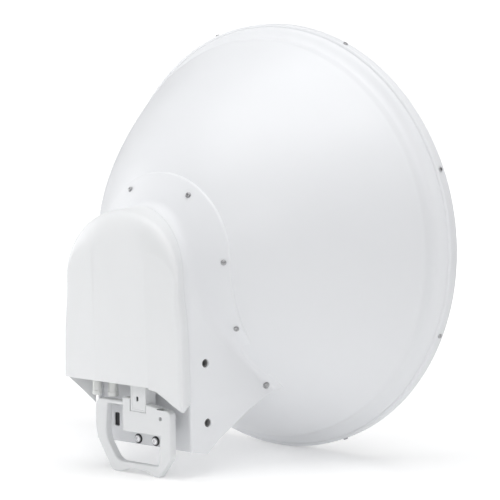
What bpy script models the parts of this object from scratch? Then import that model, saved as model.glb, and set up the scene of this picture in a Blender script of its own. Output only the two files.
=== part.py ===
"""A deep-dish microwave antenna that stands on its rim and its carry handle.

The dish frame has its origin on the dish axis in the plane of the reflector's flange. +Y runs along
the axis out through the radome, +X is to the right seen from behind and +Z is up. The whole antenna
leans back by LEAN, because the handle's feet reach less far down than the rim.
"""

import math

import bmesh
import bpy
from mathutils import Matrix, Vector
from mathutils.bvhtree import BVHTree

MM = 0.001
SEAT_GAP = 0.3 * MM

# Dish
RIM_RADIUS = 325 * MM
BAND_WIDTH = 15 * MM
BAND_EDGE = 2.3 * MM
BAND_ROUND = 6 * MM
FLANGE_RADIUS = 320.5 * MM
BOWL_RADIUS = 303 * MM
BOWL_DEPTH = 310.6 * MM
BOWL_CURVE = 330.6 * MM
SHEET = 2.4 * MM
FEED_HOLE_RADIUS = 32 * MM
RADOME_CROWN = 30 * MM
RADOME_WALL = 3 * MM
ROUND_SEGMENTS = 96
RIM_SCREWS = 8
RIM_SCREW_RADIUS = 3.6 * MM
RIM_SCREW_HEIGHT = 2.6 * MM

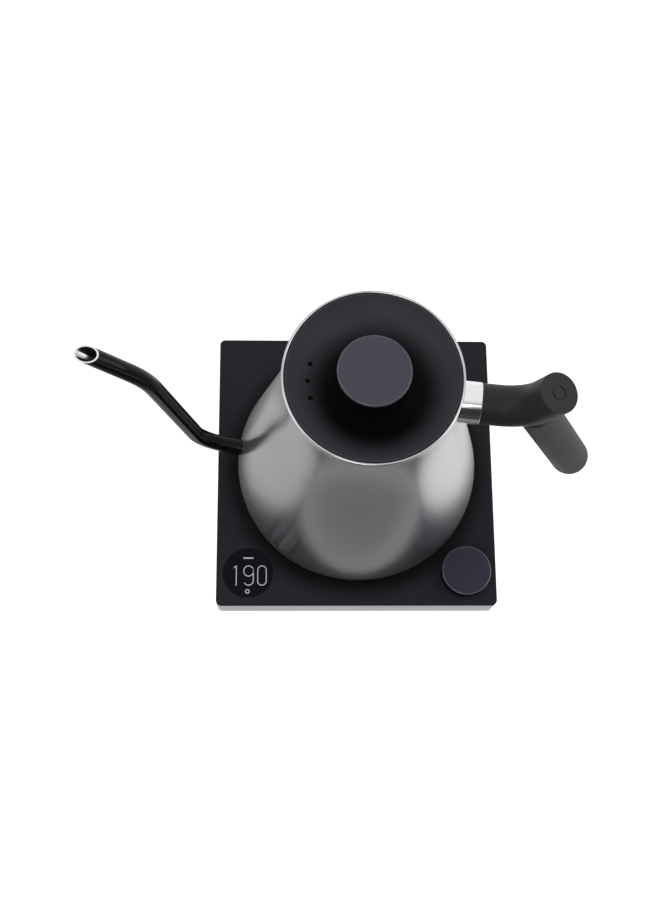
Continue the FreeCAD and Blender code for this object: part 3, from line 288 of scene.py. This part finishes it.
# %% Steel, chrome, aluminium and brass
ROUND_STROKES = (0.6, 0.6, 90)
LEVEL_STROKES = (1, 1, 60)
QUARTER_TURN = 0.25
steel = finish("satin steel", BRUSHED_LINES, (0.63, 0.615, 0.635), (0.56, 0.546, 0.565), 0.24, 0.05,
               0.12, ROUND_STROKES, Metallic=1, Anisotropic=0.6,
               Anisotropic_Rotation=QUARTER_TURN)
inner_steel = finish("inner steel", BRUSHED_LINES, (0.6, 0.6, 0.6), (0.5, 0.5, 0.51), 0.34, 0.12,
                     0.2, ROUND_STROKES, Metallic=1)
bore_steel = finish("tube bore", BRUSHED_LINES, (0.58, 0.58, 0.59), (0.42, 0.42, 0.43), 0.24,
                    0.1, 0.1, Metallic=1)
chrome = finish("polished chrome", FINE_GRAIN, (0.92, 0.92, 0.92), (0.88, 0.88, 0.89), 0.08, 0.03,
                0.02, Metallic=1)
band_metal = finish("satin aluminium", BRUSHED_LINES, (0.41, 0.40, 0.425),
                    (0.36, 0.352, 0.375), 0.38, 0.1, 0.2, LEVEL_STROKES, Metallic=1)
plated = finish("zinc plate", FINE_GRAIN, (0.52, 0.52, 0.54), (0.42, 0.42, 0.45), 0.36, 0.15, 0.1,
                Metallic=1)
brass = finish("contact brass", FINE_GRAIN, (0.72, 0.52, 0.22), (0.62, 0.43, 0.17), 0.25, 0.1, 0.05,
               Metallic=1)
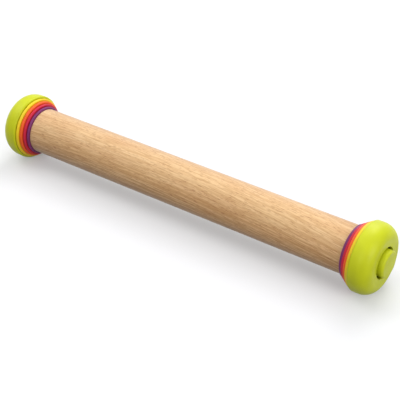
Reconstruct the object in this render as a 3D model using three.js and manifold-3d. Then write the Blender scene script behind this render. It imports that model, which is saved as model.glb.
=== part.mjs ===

+ + + + +

• SET PROBLEM:
Extract each record, keeping it identical to the original.

• EXERCISE ANSWER:
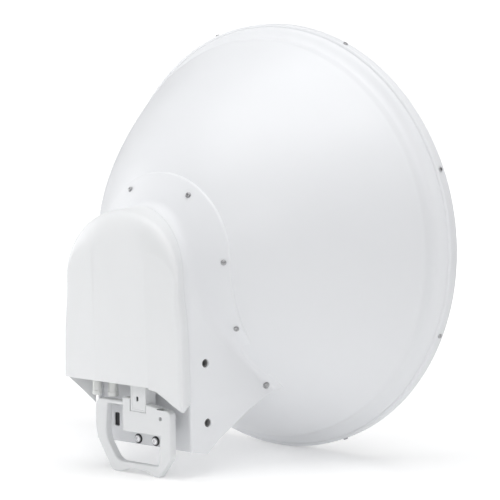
What bpy script models the parts of this object from scratch? Then import that model, saved as model.glb, and set up the scene of this picture in a Blender script of its own. Output only the two files.
=== part.py ===
"""A deep-dish microwave antenna that stands on its rim and its carry handle.

The dish frame has its origin on the dish axis in the plane of the reflector's flange. +Y runs along
the axis out through the radome, +X is to the right seen from behind and +Z is up. The whole antenna
leans back by LEAN, because the handle's feet reach less far down than the rim.
"""

import math

import bmesh
import bpy
from mathutils import Matrix, Vector
from mathutils.bvhtree import BVHTree

MM = 0.001
SEAT_GAP = 0.3 * MM

# Dish
RIM_RADIUS = 325 * MM
BAND_WIDTH = 15 * MM
BAND_EDGE = 2.3 * MM
BAND_ROUND = 6 * MM
FLANGE_RADIUS = 320.5 * MM
BOWL_RADIUS = 303 * MM
BOWL_DEPTH = 310.6 * MM
BOWL_CURVE = 330.6 * MM
SHEET = 2.4 * MM
FEED_HOLE_RADIUS = 32 * MM
RADOME_CROWN = 30 * MM
RADOME_WALL = 3 * MM
ROUND_SEGMENTS = 96
RIM_SCREWS = 8
RIM_SCREW_RADIUS = 3.6 * MM
RIM_SCREW_HEIGHT = 2.6 * MM

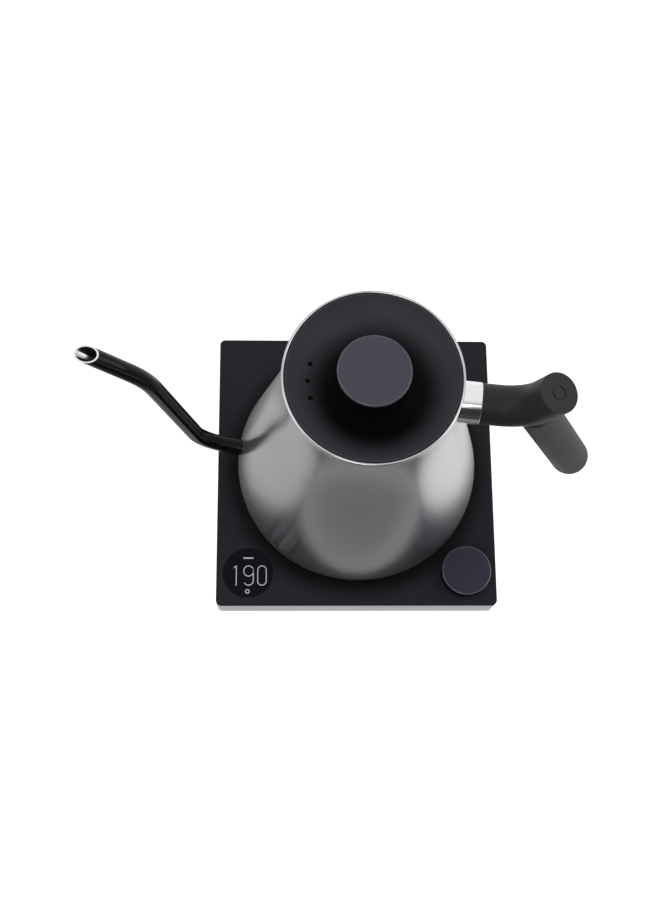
Continue the FreeCAD and Blender code for this object: part 3, from line 288 of scene.py. This part finishes it.
# %% Steel, chrome, aluminium and brass
ROUND_STROKES = (0.6, 0.6, 90)
LEVEL_STROKES = (1, 1, 60)
QUARTER_TURN = 0.25
steel = finish("satin steel", BRUSHED_LINES, (0.63, 0.615, 0.635), (0.56, 0.546, 0.565), 0.24, 0.05,
               0.12, ROUND_STROKES, Metallic=1, Anisotropic=0.6,
               Anisotropic_Rotation=QUARTER_TURN)
inner_steel = finish("inner steel", BRUSHED_LINES, (0.6, 0.6, 0.6), (0.5, 0.5, 0.51), 0.34, 0.12,
                     0.2, ROUND_STROKES, Metallic=1)
bore_steel = finish("tube bore", BRUSHED_LINES, (0.58, 0.58, 0.59), (0.42, 0.42, 0.43), 0.24,
                    0.1, 0.1, Metallic=1)
chrome = finish("polished chrome", FINE_GRAIN, (0.92, 0.92, 0.92), (0.88, 0.88, 0.89), 0.08, 0.03,
                0.02, Metallic=1)
band_metal = finish("satin aluminium", BRUSHED_LINES, (0.41, 0.40, 0.425),
                    (0.36, 0.352, 0.375), 0.38, 0.1, 0.2, LEVEL_STROKES, Metallic=1)
plated = finish("zinc plate", FINE_GRAIN, (0.52, 0.52, 0.54), (0.42, 0.42, 0.45), 0.36, 0.15, 0.1,
                Metallic=1)
brass = finish("contact brass", FINE_GRAIN, (0.72, 0.52, 0.22), (0.62, 0.43, 0.17), 0.25, 0.1, 0.05,
               Metallic=1)
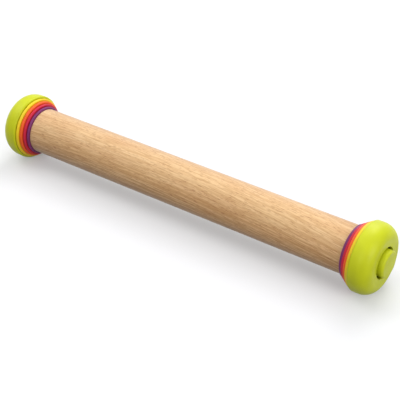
Reconstruct the object in this render as a 3D model using three.js and manifold-3d. Then write the Blender scene script behind this render. It imports that model, which is saved as model.glb.
=== part.mjs ===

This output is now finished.